At the same time, the Sunni-Shiite impasse has made the tensions between Christian factions more dangerous. With both Hezbollah and the government eager to use non-Muslim allies to highlight their cross-sectarian appeal, Christians have become the crucial swing vote in the standoff. “Until 1990, the Maronites dominated the political system,” explained Hilal Khashan, a political science professor at the American University of Beirut. “Now they’re the junior partners to the Shiites and the Sunnis.” (Lebanon was intended as a Christian enclave in the Middle East, but the Christians’ position has been eroding; although they are officially entitled to half the seats in parliament, their share of the population is probably closer to a third.) Aware of this junior-partner status, Christian partisans routinely accuse each other of doing the dirty work of their Muslim patrons. The Lebanese Forces’ Nehmé claimed, “Hezbollah wants to make the Christians do the fighting, so it would be a clash between Christians. … Gen. Aoun is being used by them.” Aoun’s backers level similar accusations at Geagea. A slew of assassinations of prominent anti-Syrian Christians—including, most recently, Pierre Gemayel—has only increased the rancor.

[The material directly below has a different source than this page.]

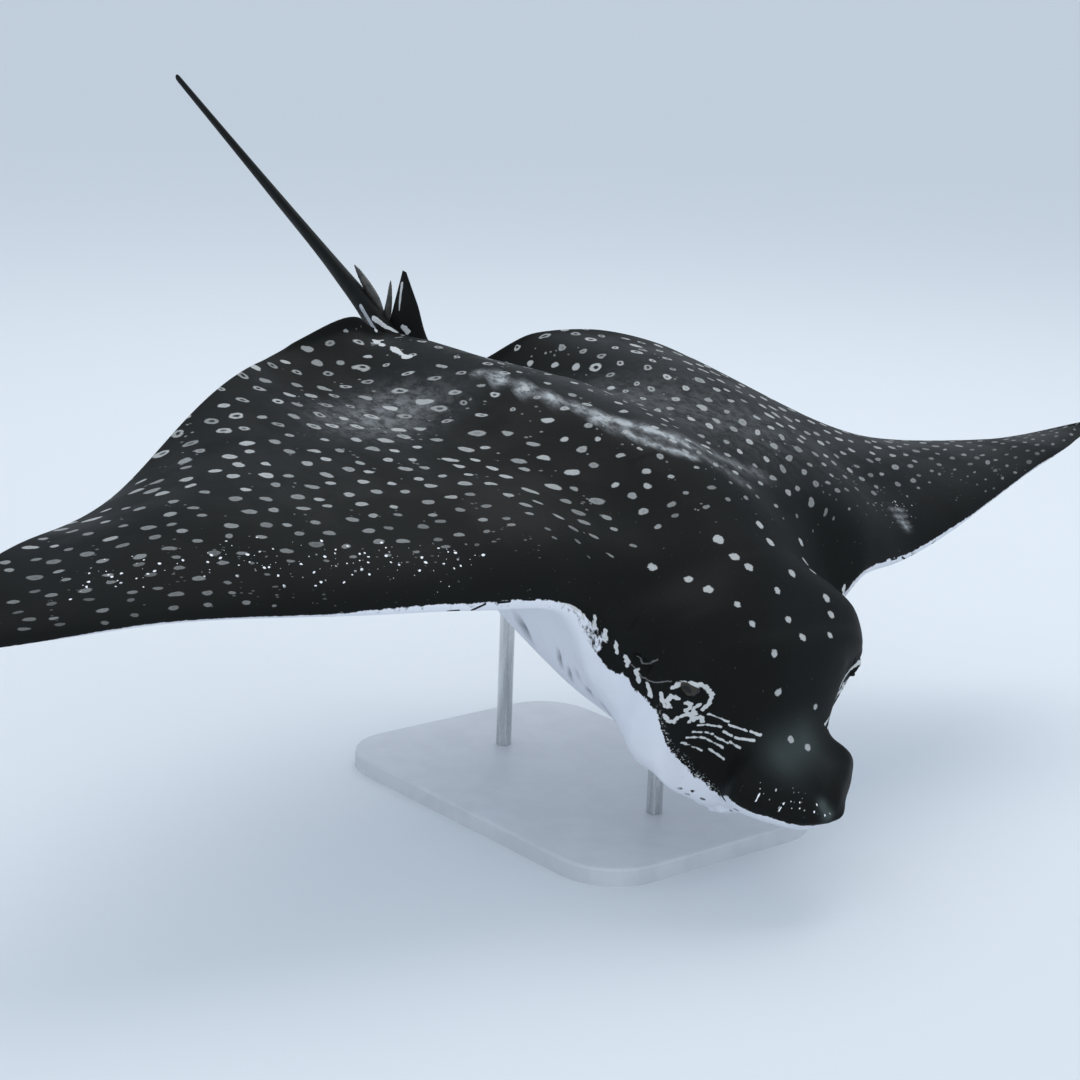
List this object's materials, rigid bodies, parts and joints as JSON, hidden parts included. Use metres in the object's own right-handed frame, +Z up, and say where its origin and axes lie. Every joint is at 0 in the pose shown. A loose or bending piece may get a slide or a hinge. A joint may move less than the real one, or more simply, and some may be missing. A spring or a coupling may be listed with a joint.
{
  "type": "spotted eagle ray display model",
  "caption": "Life-size eagle ray held in a banking, nose-down swim: domed head with a flat bill, broad pointed wings, small tail fins and a slender tail, on a flat base with two rods",
  "frame": {"origin": "centre of the underside of the stand base, on the surface it rests on", "axes": "+Z up; +X to the ray's left wing; the ray's head points along -Y and its tail along +Y"},
  "size_m": [1.4713, 1.1365, 0.6725],
  "materials": {
    "skin": "painted cast resin: near-black back with pale spots, white belly, moist sheen",
    "spine": "dark sheathed dentine, satin",
    "eye": "dark polished eye",
    "stand_base": "pale grey satin paint",
    "stand_rod": "satin"
  },
  "bodies": {
    "root": {"rostral_lobe": "skin", "head": "skin", "trunk": "skin", "wing_inner_left": "skin", "wing_inner_right": "skin", "wing_outer_left": "skin", "wing_outer_right": "skin", "pelvic_fin_left": "skin", "pelvic_fin_right": "skin", "dorsal_fin": "skin", "tail_1": "skin", "tail_2": "skin", "tail_3": "skin", "tail_4": "skin", "tail_spine_long": "spine", "tail_spine_short": "spine", "eye_left": "eye", "eye_right": "eye", "stand_base": "stand_base", "stand_rod_front": "stand_rod", "stand_rod_back": "stand_rod"}
  },
  "joints": []
}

For the time being, the two sides are prepared for little more than extended bouts of low-intensity street fighting. But the Lebanese Forces often remind opponents of their past as a battle-hardened militia and of the working-class mountain toughs at the core of the party’s membership. Aounists, meanwhile, invoke the army—which is filled with pro-Aoun Christians and Shiites who, if it came down to it, would mostly side with Hezbollah—as their own force. “They should remember that the army is still Gen. Aoun’s army,” Chebel Kassab, a young man camped downtown, warned. On the morning of last month’s opposition strikes, the current army commander called in sick.

Since the clashes, the influential Maronite patriarch, Cardinal Nasrallah Sfeir, has been working to make peace between Aoun and Geagea, and some recent polls indicate growing dissatisfaction among Christians with the belligerence of both factions. “I don’t think the major players want a civil war,” said political scientist Khashan. But, he added, “The game may become uncontrollable. It all depends on whether they are rational actors, and we know we can’t count on that. … We had a 15-year civil war, and we weren’t able to learn a thing from it.”

It is a distressingly common pattern in the run-up to larger conflagrations: Both sides proclaim their commitment to peace but insist that the aggressions and provocations of the opposing camp demand a response. In Lebanon, even as political leaders have studiously affirmed their aversion to violence, their constituents have driven up the price of Kalashnikovs sevenfold.